#### Set problem
Your task is to copy the material exactly.
|---|
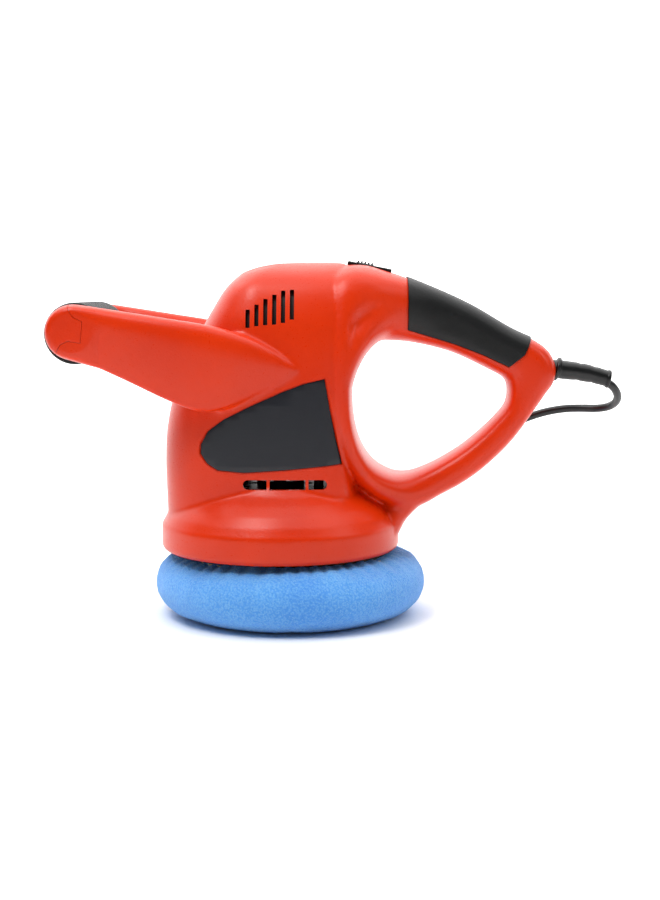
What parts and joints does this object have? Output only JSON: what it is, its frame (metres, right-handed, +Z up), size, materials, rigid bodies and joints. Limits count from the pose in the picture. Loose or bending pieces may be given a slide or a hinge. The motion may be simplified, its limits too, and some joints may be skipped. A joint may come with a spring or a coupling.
{
  "type": "rotary polisher",
  "caption": "Mains-powered random-orbit car polisher with loop handle, front bail handle and terry bonnet.",
  "frame": {"origin": "point on the floor on the motor axis, in the flat underside of the bonnet", "axes": "+Z up along the motor axis, +X towards the loop handle at the rear, -X towards the front handle"},
  "size_m": [0.3593, 0.2653, 0.2223],
  "materials": {
    "housing_plastic": "satin, finely textured",
    "name_plate_plastic": "satin",
    "grip_rubber": "matte, finely textured",
    "black_plastic": "matte",
    "terry_cloth": "looped microfibre pile",
    "foam": "open-cell",
    "elastic": "woven",
    "machine_steel": "machined",
    "bearing_steel": "polished",
    "lamination_steel": "punched and stacked",
    "frame_casting": "glass-filled, matte",
    "hub_casting": "cast",
    "copper": "enamelled wire and bars",
    "brass": "pressed",
    "carbon": "sintered",
    "capacitor_case": "gloss",
    "wire_insulation": "satin",
    "cord_rubber": "satin",
    "nickel_plate": "plated"
  },
  "bodies": {
    "housing": {"housing_left": "housing_plastic", "housing_right": "housing_plastic", "name_plate_left": "name_plate_plastic", "name_plate_right": "name_plate_plastic", "rear_grip": "grip_rubber", "front_sleeve": "grip_rubber", "handle_cap_left": "housing_plastic", "handle_cap_right": "housing_plastic", "housing_screws": "machine_steel", "bottom_shroud": "black_plastic", "shroud_screws": "machine_steel", "lower_frame": "frame_casting", "upper_frame": "frame_casting", "stator_core": "lamination_steel", "field_coils": "copper", "stator_screws": "machine_steel", "brush_holders": "brass", "carbon_brushes": "carbon", "brush_springs": "machine_steel", "capacitor": "capacitor_case", "motor_wires": "wire_insulation", "supply_wires": "wire_insulation", "lower_outer_race": "bearing_steel", "upper_outer_race": "bearing_steel", "switch_bezel": "black_plastic", "switch_module": "black_plastic", "cord_clamp": "black_plastic", "clamp_screws": "machine_steel", "strain_relief": "cord_rubber", "mains_cord": "cord_rubber", "cord_tail": "cord_rubber", "cord_coil": "cord_rubber", "cord_tie": "black_plastic", "plug_body": "cord_rubber", "plug_pins": "nickel_plate"},
    "rotor": {"motor_shaft": "machine_steel", "armature_core": "lamination_steel", "armature_windings": "copper", "commutator": "copper", "cooling_fan": "black_plastic", "eccentric_hub": "hub_casting", "lower_inner_race": "bearing_steel", "upper_inner_race": "bearing_steel", "pad_outer_races": "bearing_steel"},
    "pad": {"pad_spindle": "machine_steel", "pad_inner_races": "bearing_steel", "pad_screw": "machine_steel", "backing_plate": "black_plastic", "foam_pad": "foam", "bonnet": "terry_cloth", "bonnet_elastic": "elastic"},
    "lower_cage": {"lower_balls": "bearing_steel"},
    "upper_cage": {"upper_balls": "bearing_steel"},
    "pad_cage": {"pad_balls": "bearing_steel"},
    "switch": {"switch_slider": "black_plastic"}
  },
  "joints": [
    {"name": "motor_spin", "type": "hinge", "parent": "housing", "child": "rotor", "pos_m": [0, 0, 0.12], "axis": [0, 0, 1], "continuous": true},
    {"name": "pad_spin", "type": "hinge", "parent": "rotor", "child": "pad", "pos_m": [0.00635, 0, 0.055], "axis": [0, 0, 1], "continuous": true},
    {"name": "lower_cage_spin", "type": "hinge", "parent": "housing", "child": "lower_cage", "pos_m": [0, 0, 0.0795], "axis": [0, 0, 1], "continuous": true},
    {"name": "upper_cage_spin", "type": "hinge", "parent": "housing", "child": "upper_cage", "pos_m": [0, 0, 0.1715], "axis": [0, 0, 1], "continuous": true},
    {"name": "pad_cage_spin", "type": "hinge", "parent": "rotor", "child": "pad_cage", "pos_m": [0.00635, 0, 0.055], "axis": [0, 0, 1], "continuous": true},
    {"name": "switch_slide", "type": "slide", "parent": "housing", "child": "switch", "axis": [0.9816, 0, -0.1908], "range_m": [0, 0.006]}
  ],
  "couplings": [
    {"joint": "lower_cage_spin", "follows": "motor_spin", "ratio": 0.3667},
    {"joint": "upper_cage_spin", "follows": "motor_spin", "ratio": 0.3667},
    {"joint": "pad_cage_spin", "follows": "pad_spin", "ratio": 0.3667}
  ]
}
|---|
#### Solution
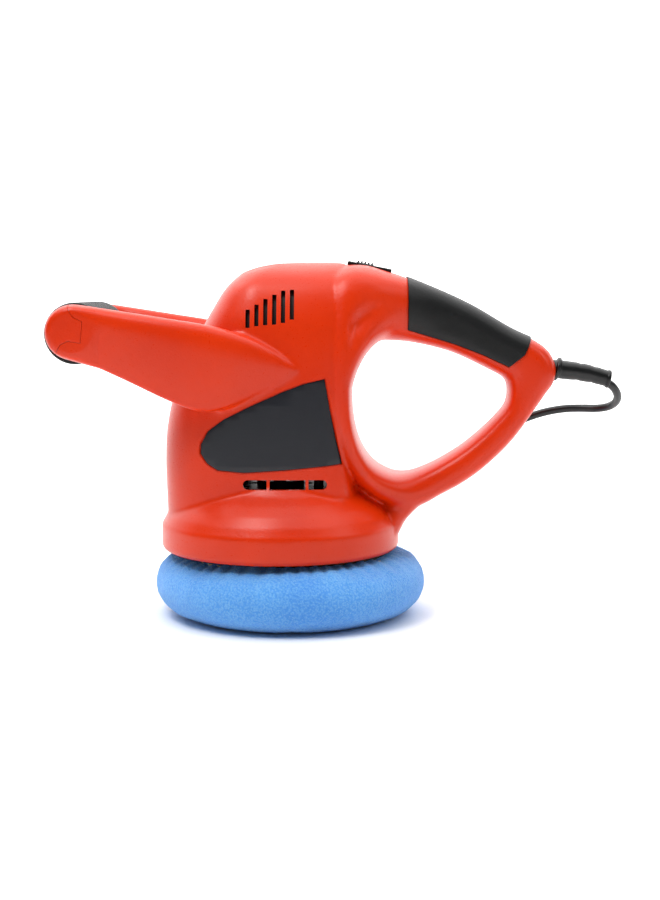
What parts and joints does this object have? Output only JSON: what it is, its frame (metres, right-handed, +Z up), size, materials, rigid bodies and joints. Limits count from the pose in the picture. Loose or bending pieces may be given a slide or a hinge. The motion may be simplified, its limits too, and some joints may be skipped. A joint may come with a spring or a coupling.
{
  "type": "rotary polisher",
  "caption": "Mains-powered random-orbit car polisher with loop handle, front bail handle and terry bonnet.",
  "frame": {"origin": "point on the floor on the motor axis, in the flat underside of the bonnet", "axes": "+Z up along the motor axis, +X towards the loop handle at the rear, -X towards the front handle"},
  "size_m": [0.3593, 0.2653, 0.2223],
  "materials": {
    "housing_plastic": "satin, finely textured",
    "name_plate_plastic": "satin",
    "grip_rubber": "matte, finely textured",
    "black_plastic": "matte",
    "terry_cloth": "looped microfibre pile",
    "foam": "open-cell",
    "elastic": "woven",
    "machine_steel": "machined",
    "bearing_steel": "polished",
    "lamination_steel": "punched and stacked",
    "frame_casting": "glass-filled, matte",
    "hub_casting": "cast",
    "copper": "enamelled wire and bars",
    "brass": "pressed",
    "carbon": "sintered",
    "capacitor_case": "gloss",
    "wire_insulation": "satin",
    "cord_rubber": "satin",
    "nickel_plate": "plated"
  },
  "bodies": {
    "housing": {"housing_left": "housing_plastic", "housing_right": "housing_plastic", "name_plate_left": "name_plate_plastic", "name_plate_right": "name_plate_plastic", "rear_grip": "grip_rubber", "front_sleeve": "grip_rubber", "handle_cap_left": "housing_plastic", "handle_cap_right": "housing_plastic", "housing_screws": "machine_steel", "bottom_shroud": "black_plastic", "shroud_screws": "machine_steel", "lower_frame": "frame_casting", "upper_frame": "frame_casting", "stator_core": "lamination_steel", "field_coils": "copper", "stator_screws": "machine_steel", "brush_holders": "brass", "carbon_brushes": "carbon", "brush_springs": "machine_steel", "capacitor": "capacitor_case", "motor_wires": "wire_insulation", "supply_wires": "wire_insulation", "lower_outer_race": "bearing_steel", "upper_outer_race": "bearing_steel", "switch_bezel": "black_plastic", "switch_module": "black_plastic", "cord_clamp": "black_plastic", "clamp_screws": "machine_steel", "strain_relief": "cord_rubber", "mains_cord": "cord_rubber", "cord_tail": "cord_rubber", "cord_coil": "cord_rubber", "cord_tie": "black_plastic", "plug_body": "cord_rubber", "plug_pins": "nickel_plate"},
    "rotor": {"motor_shaft": "machine_steel", "armature_core": "lamination_steel", "armature_windings": "copper", "commutator": "copper", "cooling_fan": "black_plastic", "eccentric_hub": "hub_casting", "lower_inner_race": "bearing_steel", "upper_inner_race": "bearing_steel", "pad_outer_races": "bearing_steel"},
    "pad": {"pad_spindle": "machine_steel", "pad_inner_races": "bearing_steel", "pad_screw": "machine_steel", "backing_plate": "black_plastic", "foam_pad": "foam", "bonnet": "terry_cloth", "bonnet_elastic": "elastic"},
    "lower_cage": {"lower_balls": "bearing_steel"},
    "upper_cage": {"upper_balls": "bearing_steel"},
    "pad_cage": {"pad_balls": "bearing_steel"},
    "switch": {"switch_slider": "black_plastic"}
  },
  "joints": [
    {"name": "motor_spin", "type": "hinge", "parent": "housing", "child": "rotor", "pos_m": [0, 0, 0.12], "axis": [0, 0, 1], "continuous": true},
    {"name": "pad_spin", "type": "hinge", "parent": "rotor", "child": "pad", "pos_m": [0.00635, 0, 0.055], "axis": [0, 0, 1], "continuous": true},
    {"name": "lower_cage_spin", "type": "hinge", "parent": "housing", "child": "lower_cage", "pos_m": [0, 0, 0.0795], "axis": [0, 0, 1], "continuous": true},
    {"name": "upper_cage_spin", "type": "hinge", "parent": "housing", "child": "upper_cage", "pos_m": [0, 0, 0.1715], "axis": [0, 0, 1], "continuous": true},
    {"name": "pad_cage_spin", "type": "hinge", "parent": "rotor", "child": "pad_cage", "pos_m": [0.00635, 0, 0.055], "axis": [0, 0, 1], "continuous": true},
    {"name": "switch_slide", "type": "slide", "parent": "housing", "child": "switch", "axis": [0.9816, 0, -0.1908], "range_m": [0, 0.006]}
  ],
  "couplings": [
    {"joint": "lower_cage_spin", "follows": "motor_spin", "ratio": 0.3667},
    {"joint": "upper_cage_spin", "follows": "motor_spin", "ratio": 0.3667},
    {"joint": "pad_cage_spin", "follows": "pad_spin", "ratio": 0.3667}
  ]
}